Job —
Write out the material below again, unchanged.
________________
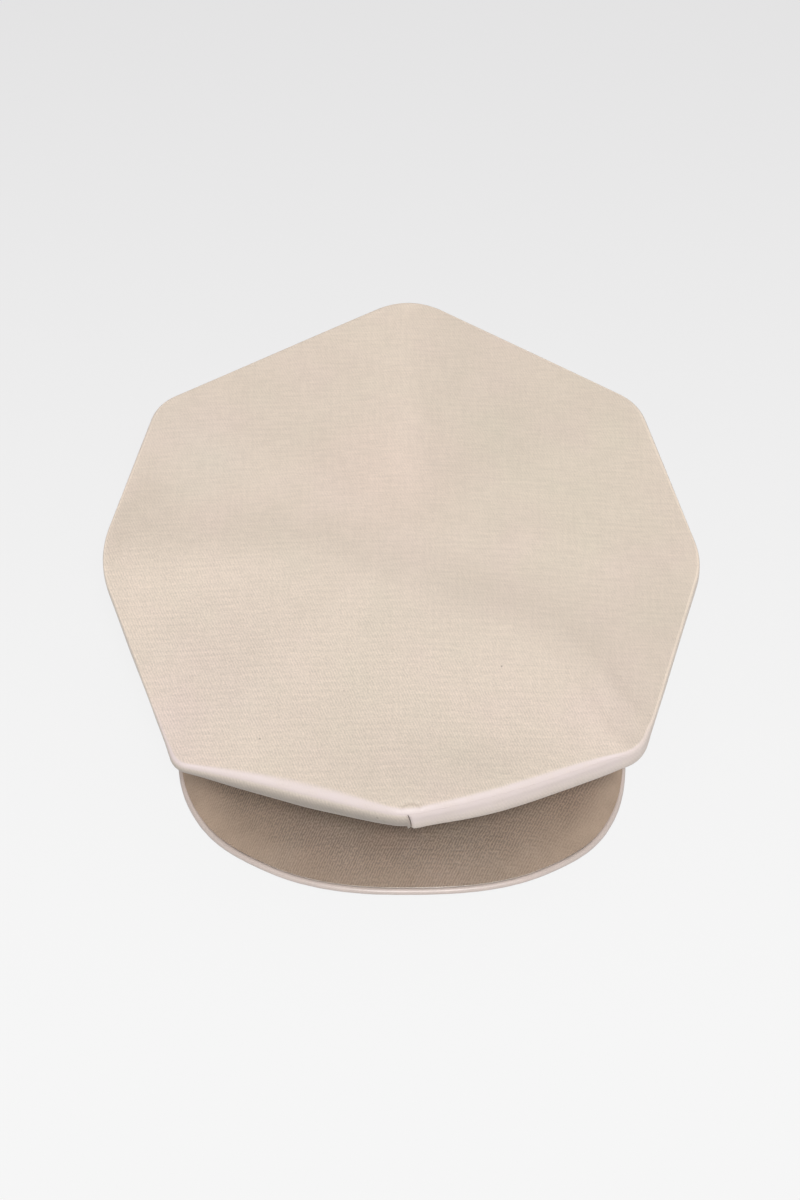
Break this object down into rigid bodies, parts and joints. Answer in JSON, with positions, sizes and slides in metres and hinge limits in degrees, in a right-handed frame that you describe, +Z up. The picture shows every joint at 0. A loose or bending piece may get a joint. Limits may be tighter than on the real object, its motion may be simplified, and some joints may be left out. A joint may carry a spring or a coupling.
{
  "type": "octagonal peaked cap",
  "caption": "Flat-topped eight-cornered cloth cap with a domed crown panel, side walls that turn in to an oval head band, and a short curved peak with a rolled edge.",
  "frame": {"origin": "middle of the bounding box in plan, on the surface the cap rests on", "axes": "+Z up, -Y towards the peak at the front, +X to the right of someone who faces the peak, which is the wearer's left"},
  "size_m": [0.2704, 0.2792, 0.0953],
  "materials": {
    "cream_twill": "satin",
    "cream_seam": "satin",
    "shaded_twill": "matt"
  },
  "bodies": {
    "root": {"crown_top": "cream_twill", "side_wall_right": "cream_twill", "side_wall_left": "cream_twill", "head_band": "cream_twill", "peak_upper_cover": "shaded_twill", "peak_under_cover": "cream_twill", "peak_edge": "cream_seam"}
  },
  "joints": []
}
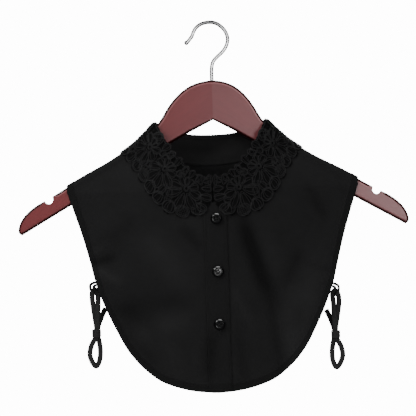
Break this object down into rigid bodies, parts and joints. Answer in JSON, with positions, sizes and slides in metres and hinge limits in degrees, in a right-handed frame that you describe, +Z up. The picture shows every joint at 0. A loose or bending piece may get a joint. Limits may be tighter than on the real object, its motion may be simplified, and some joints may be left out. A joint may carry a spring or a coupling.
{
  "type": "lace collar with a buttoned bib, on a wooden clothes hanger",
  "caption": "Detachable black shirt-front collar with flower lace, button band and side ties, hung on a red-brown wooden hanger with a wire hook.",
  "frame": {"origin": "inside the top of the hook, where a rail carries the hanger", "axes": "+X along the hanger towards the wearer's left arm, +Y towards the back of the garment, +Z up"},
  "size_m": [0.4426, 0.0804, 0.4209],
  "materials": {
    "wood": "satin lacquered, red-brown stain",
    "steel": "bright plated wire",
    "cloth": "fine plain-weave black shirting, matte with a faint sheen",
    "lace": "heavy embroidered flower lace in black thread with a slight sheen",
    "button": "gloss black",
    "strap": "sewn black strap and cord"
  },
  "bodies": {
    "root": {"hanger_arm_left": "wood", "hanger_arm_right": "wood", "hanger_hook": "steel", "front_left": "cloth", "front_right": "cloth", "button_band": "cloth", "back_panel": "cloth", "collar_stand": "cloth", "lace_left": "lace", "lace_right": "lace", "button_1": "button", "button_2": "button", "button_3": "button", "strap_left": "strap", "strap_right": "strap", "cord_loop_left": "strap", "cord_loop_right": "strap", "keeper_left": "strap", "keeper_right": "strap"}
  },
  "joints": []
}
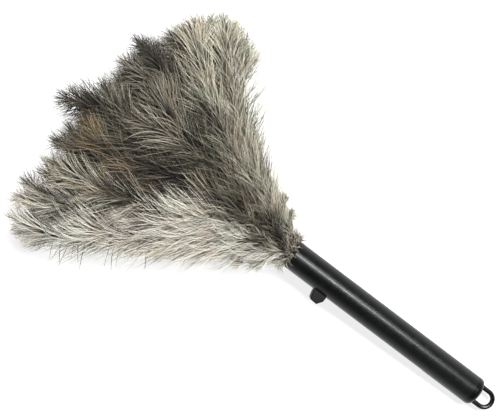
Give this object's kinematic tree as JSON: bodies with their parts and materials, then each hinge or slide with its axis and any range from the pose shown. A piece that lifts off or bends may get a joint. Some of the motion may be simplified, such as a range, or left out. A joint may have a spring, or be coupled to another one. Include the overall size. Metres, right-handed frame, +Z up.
________________
Exercise result —
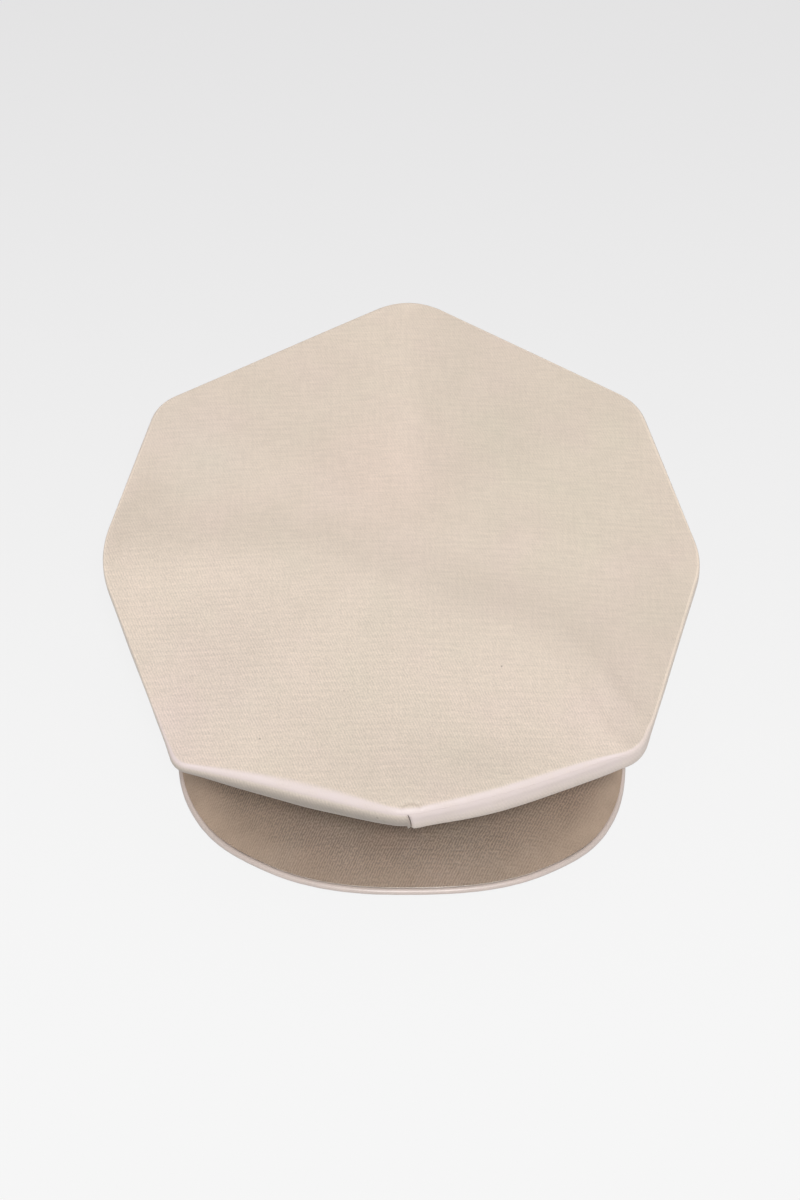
Break this object down into rigid bodies, parts and joints. Answer in JSON, with positions, sizes and slides in metres and hinge limits in degrees, in a right-handed frame that you describe, +Z up. The picture shows every joint at 0. A loose or bending piece may get a joint. Limits may be tighter than on the real object, its motion may be simplified, and some joints may be left out. A joint may carry a spring or a coupling.
{
  "type": "octagonal peaked cap",
  "caption": "Flat-topped eight-cornered cloth cap with a domed crown panel, side walls that turn in to an oval head band, and a short curved peak with a rolled edge.",
  "frame": {"origin": "middle of the bounding box in plan, on the surface the cap rests on", "axes": "+Z up, -Y towards the peak at the front, +X to the right of someone who faces the peak, which is the wearer's left"},
  "size_m": [0.2704, 0.2792, 0.0953],
  "materials": {
    "cream_twill": "satin",
    "cream_seam": "satin",
    "shaded_twill": "matt"
  },
  "bodies": {
    "root": {"crown_top": "cream_twill", "side_wall_right": "cream_twill", "side_wall_left": "cream_twill", "head_band": "cream_twill", "peak_upper_cover": "shaded_twill", "peak_under_cover": "cream_twill", "peak_edge": "cream_seam"}
  },
  "joints": []
}
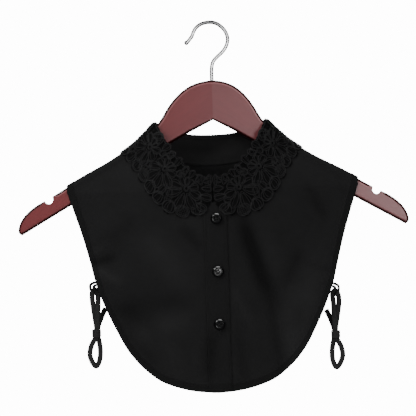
Break this object down into rigid bodies, parts and joints. Answer in JSON, with positions, sizes and slides in metres and hinge limits in degrees, in a right-handed frame that you describe, +Z up. The picture shows every joint at 0. A loose or bending piece may get a joint. Limits may be tighter than on the real object, its motion may be simplified, and some joints may be left out. A joint may carry a spring or a coupling.
{
  "type": "lace collar with a buttoned bib, on a wooden clothes hanger",
  "caption": "Detachable black shirt-front collar with flower lace, button band and side ties, hung on a red-brown wooden hanger with a wire hook.",
  "frame": {"origin": "inside the top of the hook, where a rail carries the hanger", "axes": "+X along the hanger towards the wearer's left arm, +Y towards the back of the garment, +Z up"},
  "size_m": [0.4426, 0.0804, 0.4209],
  "materials": {
    "wood": "satin lacquered, red-brown stain",
    "steel": "bright plated wire",
    "cloth": "fine plain-weave black shirting, matte with a faint sheen",
    "lace": "heavy embroidered flower lace in black thread with a slight sheen",
    "button": "gloss black",
    "strap": "sewn black strap and cord"
  },
  "bodies": {
    "root": {"hanger_arm_left": "wood", "hanger_arm_right": "wood", "hanger_hook": "steel", "front_left": "cloth", "front_right": "cloth", "button_band": "cloth", "back_panel": "cloth", "collar_stand": "cloth", "lace_left": "lace", "lace_right": "lace", "button_1": "button", "button_2": "button", "button_3": "button", "strap_left": "strap", "strap_right": "strap", "cord_loop_left": "strap", "cord_loop_right": "strap", "keeper_left": "strap", "keeper_right": "strap"}
  },
  "joints": []
}
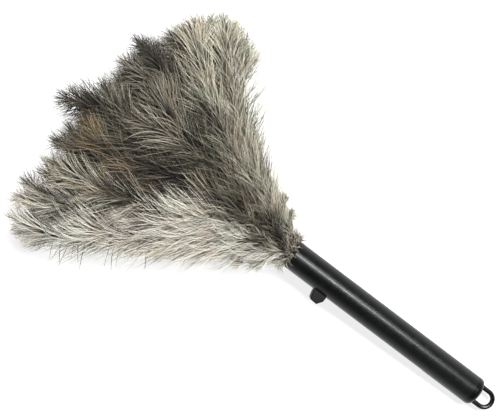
Give this object's kinematic tree as JSON: bodies with their parts and materials, then each hinge or slide with its axis and any range from the pose shown. A piece that lifts off or bends may get a joint. Some of the motion may be simplified, such as a range, or left out. A joint may have a spring, or be coupled to another one. Include the overall size. Metres, right-handed frame, +Z up.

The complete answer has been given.